Give the data again exactly, from its opening line through the line in which "panel_thickness = 0.004" appears.

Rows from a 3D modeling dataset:
%%
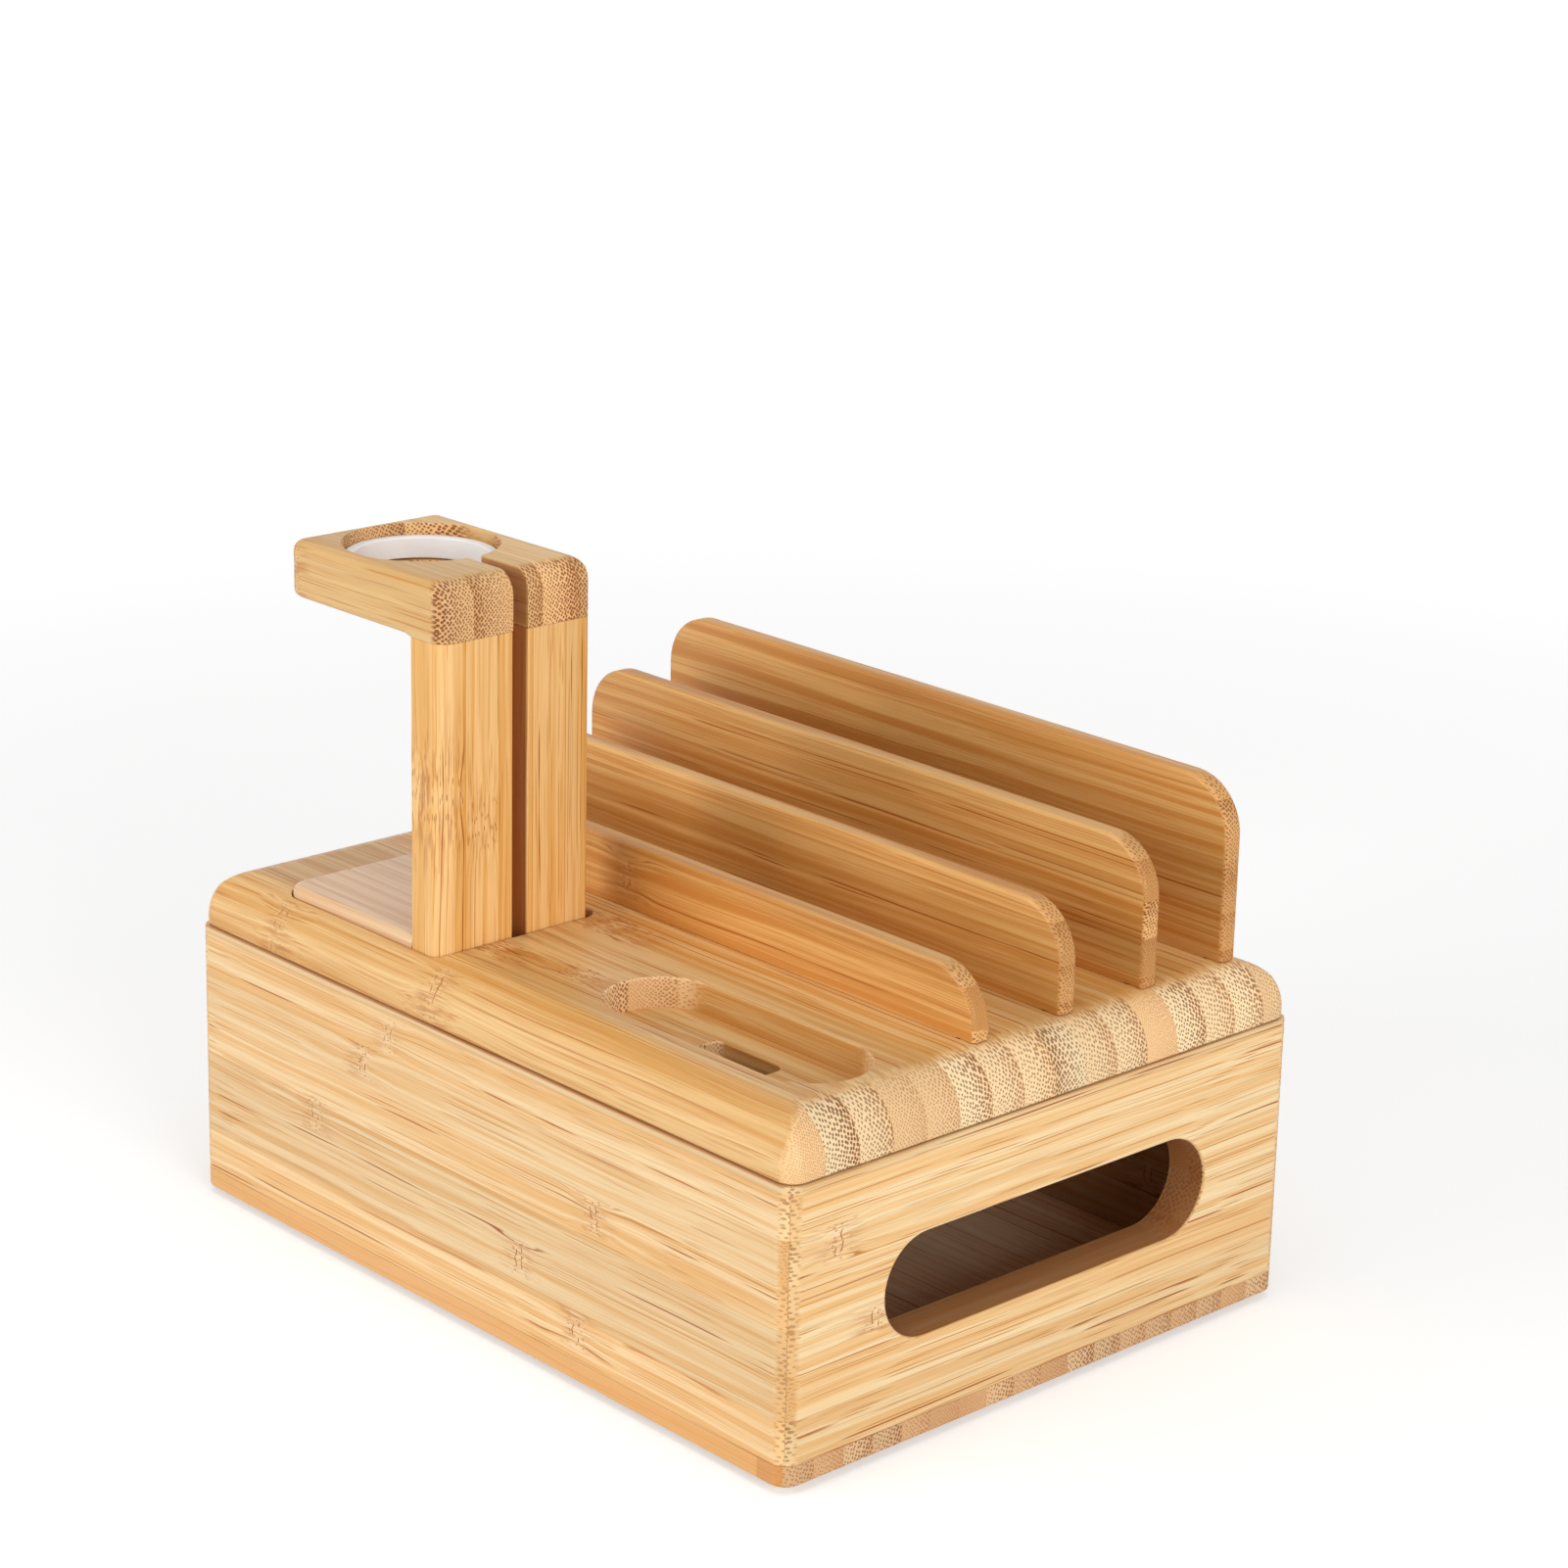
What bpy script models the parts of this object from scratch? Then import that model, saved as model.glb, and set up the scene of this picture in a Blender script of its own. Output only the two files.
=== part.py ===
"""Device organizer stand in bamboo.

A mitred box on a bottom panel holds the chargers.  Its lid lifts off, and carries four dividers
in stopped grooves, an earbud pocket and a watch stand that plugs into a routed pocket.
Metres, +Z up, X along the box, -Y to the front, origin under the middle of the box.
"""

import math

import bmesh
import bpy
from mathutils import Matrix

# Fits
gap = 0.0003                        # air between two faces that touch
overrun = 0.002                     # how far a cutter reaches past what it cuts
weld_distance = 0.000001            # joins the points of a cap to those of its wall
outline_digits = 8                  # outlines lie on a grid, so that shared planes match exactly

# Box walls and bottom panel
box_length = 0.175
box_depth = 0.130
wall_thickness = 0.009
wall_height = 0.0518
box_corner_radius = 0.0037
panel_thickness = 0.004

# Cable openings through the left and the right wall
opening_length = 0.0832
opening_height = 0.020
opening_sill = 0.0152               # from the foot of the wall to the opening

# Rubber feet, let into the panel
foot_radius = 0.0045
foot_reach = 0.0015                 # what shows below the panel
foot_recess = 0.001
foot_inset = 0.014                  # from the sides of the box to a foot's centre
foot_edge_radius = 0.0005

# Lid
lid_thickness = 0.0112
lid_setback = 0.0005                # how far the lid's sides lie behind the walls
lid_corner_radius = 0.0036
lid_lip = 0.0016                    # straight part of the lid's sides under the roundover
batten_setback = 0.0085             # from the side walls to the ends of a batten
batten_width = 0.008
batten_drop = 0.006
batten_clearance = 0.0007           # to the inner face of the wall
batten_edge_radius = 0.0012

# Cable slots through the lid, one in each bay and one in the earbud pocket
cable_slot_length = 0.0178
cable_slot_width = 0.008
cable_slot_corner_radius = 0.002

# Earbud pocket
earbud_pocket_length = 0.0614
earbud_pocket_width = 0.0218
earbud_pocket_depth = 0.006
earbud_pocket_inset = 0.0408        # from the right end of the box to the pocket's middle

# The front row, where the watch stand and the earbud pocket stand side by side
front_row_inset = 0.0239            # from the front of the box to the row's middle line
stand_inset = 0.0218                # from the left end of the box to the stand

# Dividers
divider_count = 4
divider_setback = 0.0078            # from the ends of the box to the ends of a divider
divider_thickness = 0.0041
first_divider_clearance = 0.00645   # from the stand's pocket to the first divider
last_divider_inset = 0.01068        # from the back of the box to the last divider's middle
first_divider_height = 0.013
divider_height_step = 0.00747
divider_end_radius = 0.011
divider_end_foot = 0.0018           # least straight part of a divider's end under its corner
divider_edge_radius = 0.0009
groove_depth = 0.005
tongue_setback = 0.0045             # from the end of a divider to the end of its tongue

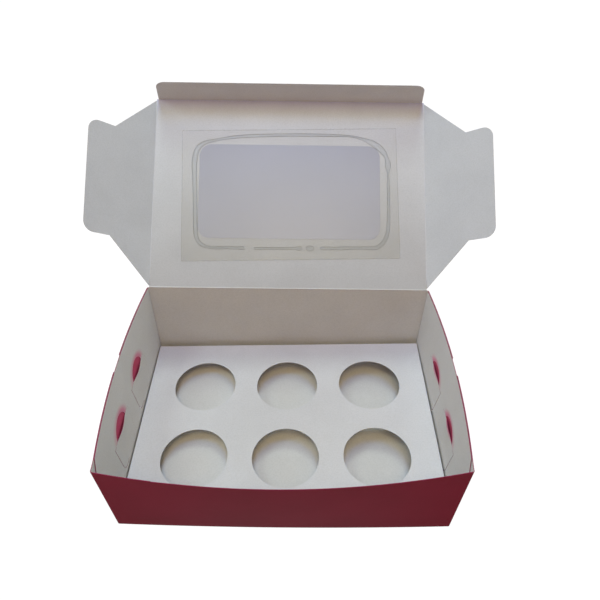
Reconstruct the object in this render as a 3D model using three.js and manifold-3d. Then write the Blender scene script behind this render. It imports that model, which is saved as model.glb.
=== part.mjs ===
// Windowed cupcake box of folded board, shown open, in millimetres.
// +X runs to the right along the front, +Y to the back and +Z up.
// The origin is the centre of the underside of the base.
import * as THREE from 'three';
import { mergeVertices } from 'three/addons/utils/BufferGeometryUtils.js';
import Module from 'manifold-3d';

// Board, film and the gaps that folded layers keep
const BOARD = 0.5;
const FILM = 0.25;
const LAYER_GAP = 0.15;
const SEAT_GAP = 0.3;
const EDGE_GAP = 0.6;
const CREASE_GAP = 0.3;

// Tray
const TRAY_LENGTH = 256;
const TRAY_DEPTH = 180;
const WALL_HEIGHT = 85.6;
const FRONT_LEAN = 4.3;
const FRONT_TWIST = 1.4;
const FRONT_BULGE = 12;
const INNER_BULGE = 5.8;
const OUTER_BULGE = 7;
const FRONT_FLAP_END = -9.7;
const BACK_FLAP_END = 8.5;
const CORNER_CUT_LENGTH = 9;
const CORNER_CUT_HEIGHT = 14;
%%
[REPLY]
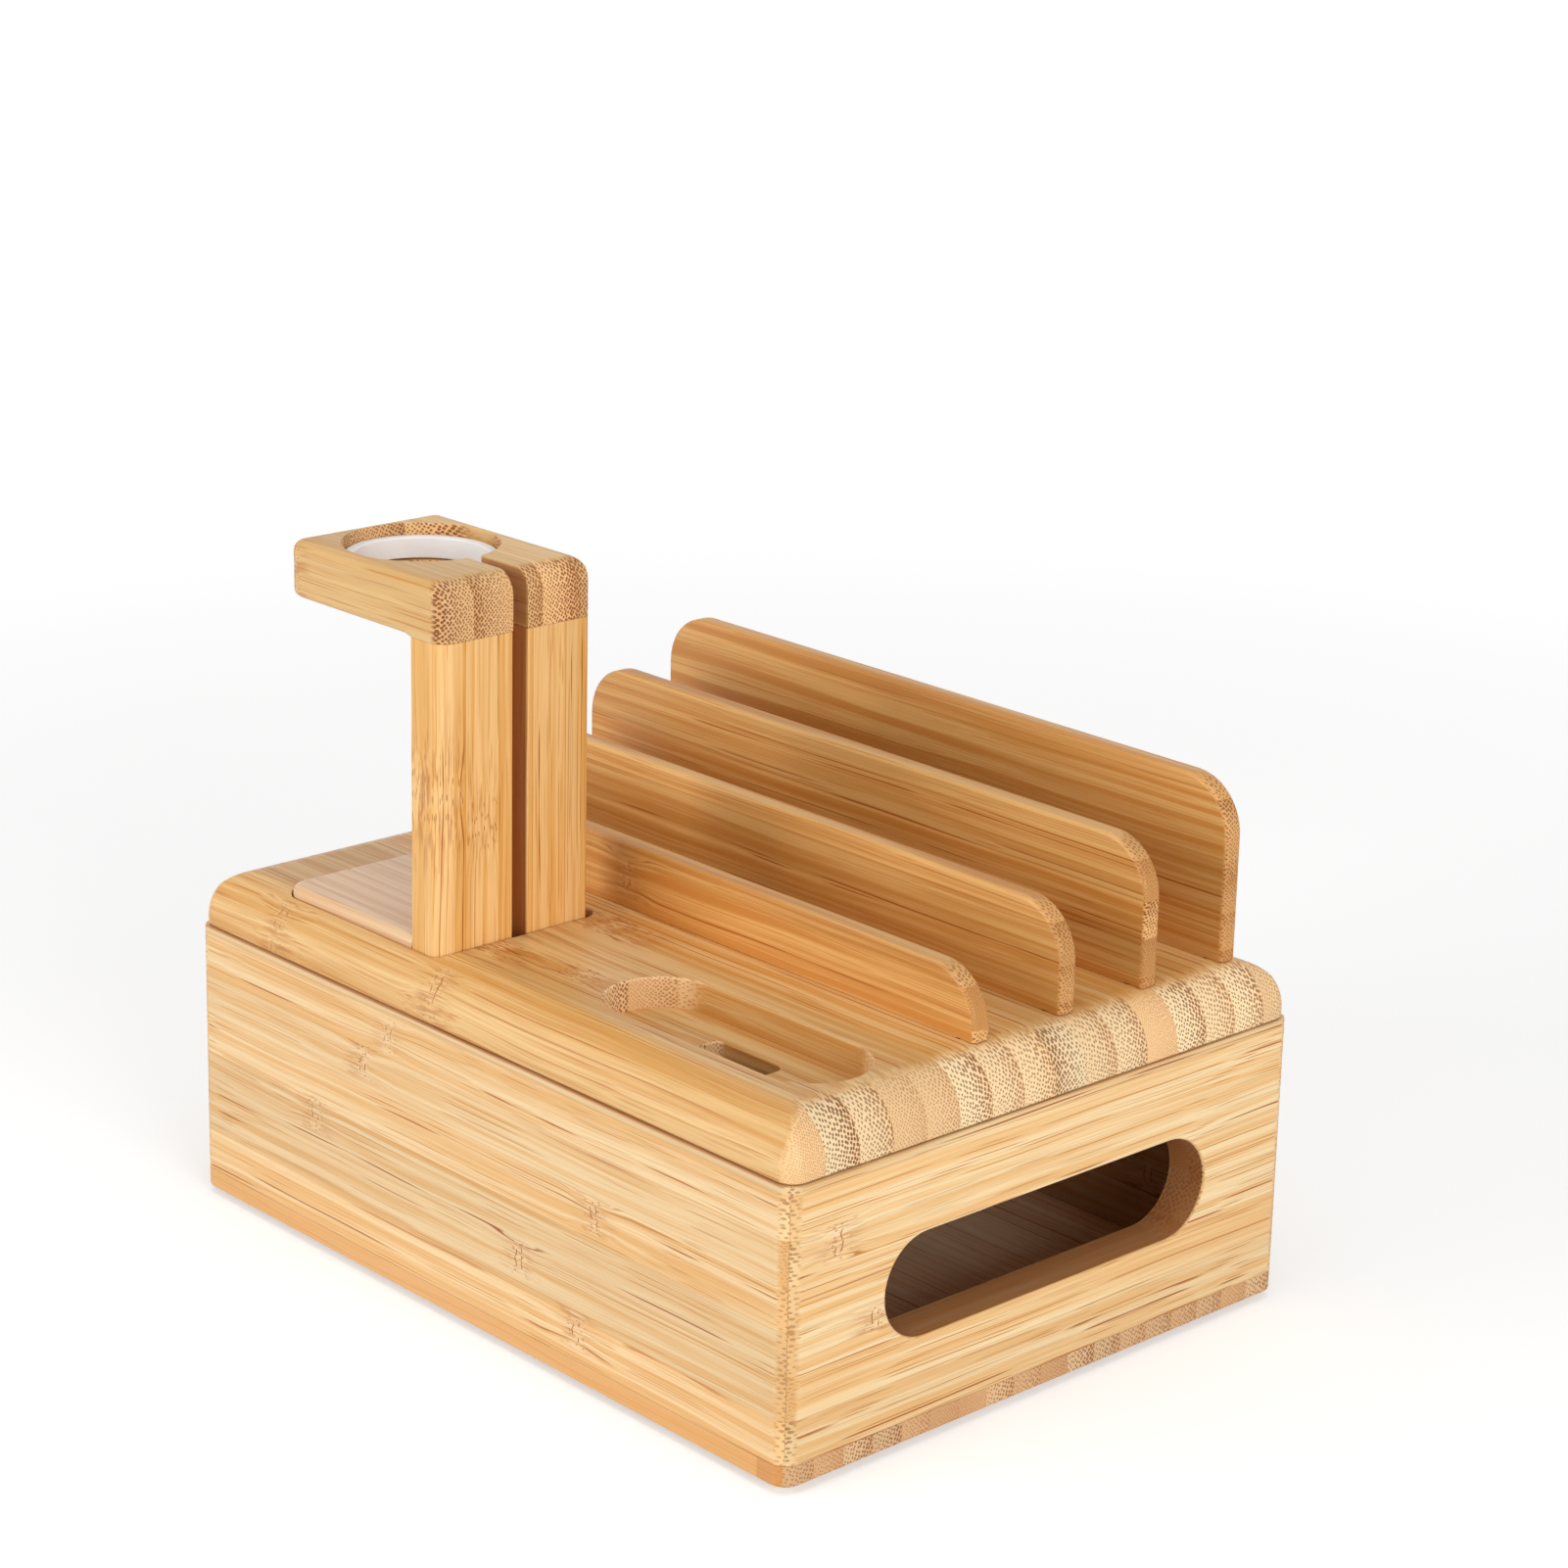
What bpy script models the parts of this object from scratch? Then import that model, saved as model.glb, and set up the scene of this picture in a Blender script of its own. Output only the two files.
=== part.py ===
"""Device organizer stand in bamboo.

A mitred box on a bottom panel holds the chargers.  Its lid lifts off, and carries four dividers
in stopped grooves, an earbud pocket and a watch stand that plugs into a routed pocket.
Metres, +Z up, X along the box, -Y to the front, origin under the middle of the box.
"""

import math

import bmesh
import bpy
from mathutils import Matrix

# Fits
gap = 0.0003                        # air between two faces that touch
overrun = 0.002                     # how far a cutter reaches past what it cuts
weld_distance = 0.000001            # joins the points of a cap to those of its wall
outline_digits = 8                  # outlines lie on a grid, so that shared planes match exactly

# Box walls and bottom panel
box_length = 0.175
box_depth = 0.130
wall_thickness = 0.009
wall_height = 0.0518
box_corner_radius = 0.0037
panel_thickness = 0.004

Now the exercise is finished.